Across resource-rich developing economies, from cobalt extraction in the Democratic Republic of Congo to illegal gold mining in Peru and artisanal mining operations in Ghana, weak governance and elevated commodity prices repeatedly generate incentives for environmentally destructive extraction. In each case, global supply chains externalise ecological and social costs onto politically fragile regions while consuming economies continue to benefit from resource inflows.
Indigenous Communities and the Contest Over Land, Sovereignty, and Ecological Stewardship
The pressure confronting Suriname’s rainforests cannot be understood purely through environmental metrics alone. They are inseparable from the political economy governing land ownership, territorial rights, and resource extraction.

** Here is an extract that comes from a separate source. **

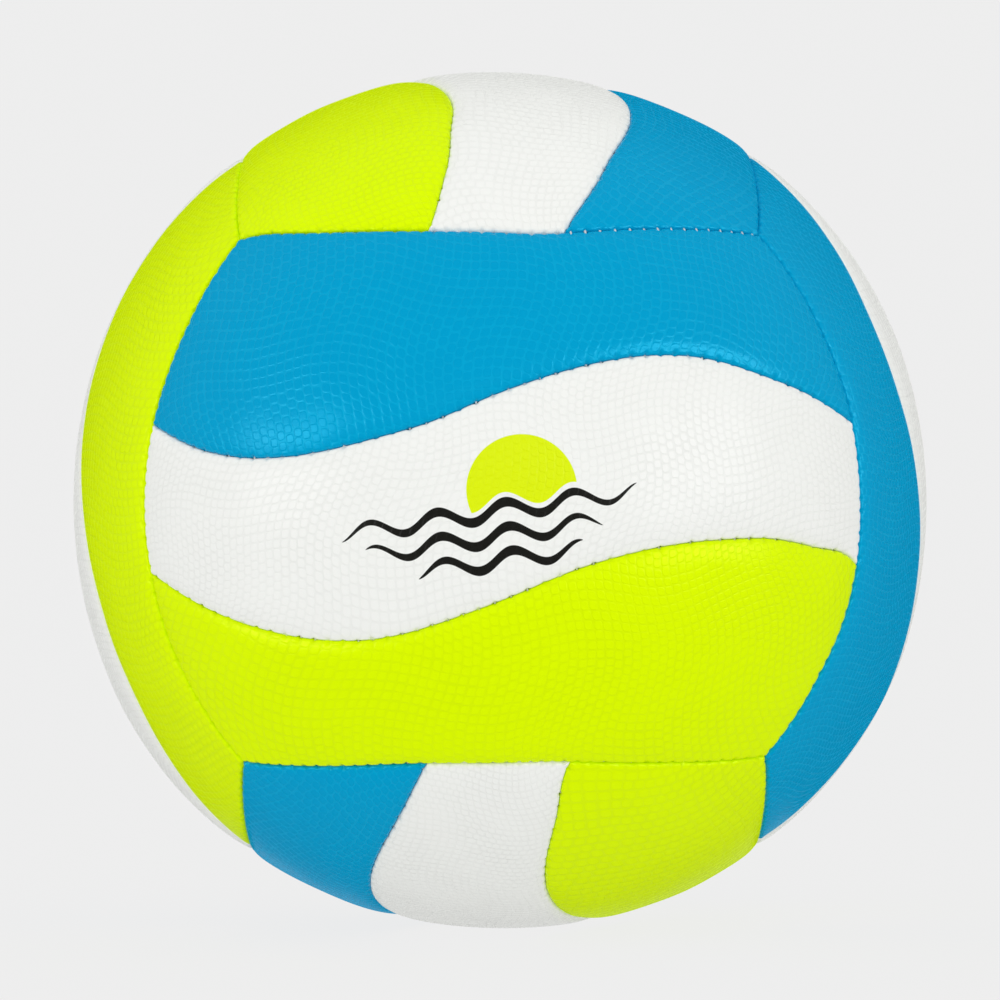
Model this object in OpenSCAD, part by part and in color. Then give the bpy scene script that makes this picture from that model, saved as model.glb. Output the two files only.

Indigenous and Maroon communities have functioned as the primary stewards of large sections of the rainforest for generations. Goedschalk argued during the interview that without Indigenous and tribal communities, the Amazon rainforest would likely have collapsed long ago. These communities continue to face multiple forms of pressure: environmental degradation, insecure land tenure, limited access to public services, and encroachment from mining and logging operations.
Saamaka communities in Suriname confront accelerating deforestation linked to logging and mining activities within traditionally occupied territories. Communities that have depended upon intact forest ecosystems for transportation, subsistence agriculture, fishing, and cultural continuity face polluted waterways, degraded forests, and declining access to natural resources essential for long-term survival.
At the centre of this conflict lies the continued absence of comprehensive legal recognition for collective Indigenous and tribal land rights. Although international legal bodies have repeatedly ruled that Suriname should strengthen protections for Indigenous and Maroon territories, implementation has remained politically contentious and institutionally inconsistent. Legal ambiguities leave communities vulnerable to overlapping concessions granted for mining and logging.
A Test Case for the Future of Ecological Stability
Suriname increasingly represents more than a national environmental challenge. It has become a strategic test case for whether the global economy is capable of meaningfully supporting countries responsible for protecting ecosystems essential to planetary stability.

The degradation of the Guiana Shield would represent far more than a regional biodiversity crisis. It would signify the progressive erosion of ecological infrastructure upon which modern agricultural production, freshwater stability, and climate regulation depend.
The long-term future of Suriname’s forests may therefore depend not only upon domestic conservation efforts, but on whether international institutions, investors, and governments are willing to construct economic systems in which standing forests possess greater financial and political value than the commodities extracted from them.
The risk is no longer theoretical. The question is whether global political and financial systems can adapt before ecological thresholds are crossed that cannot be reversed.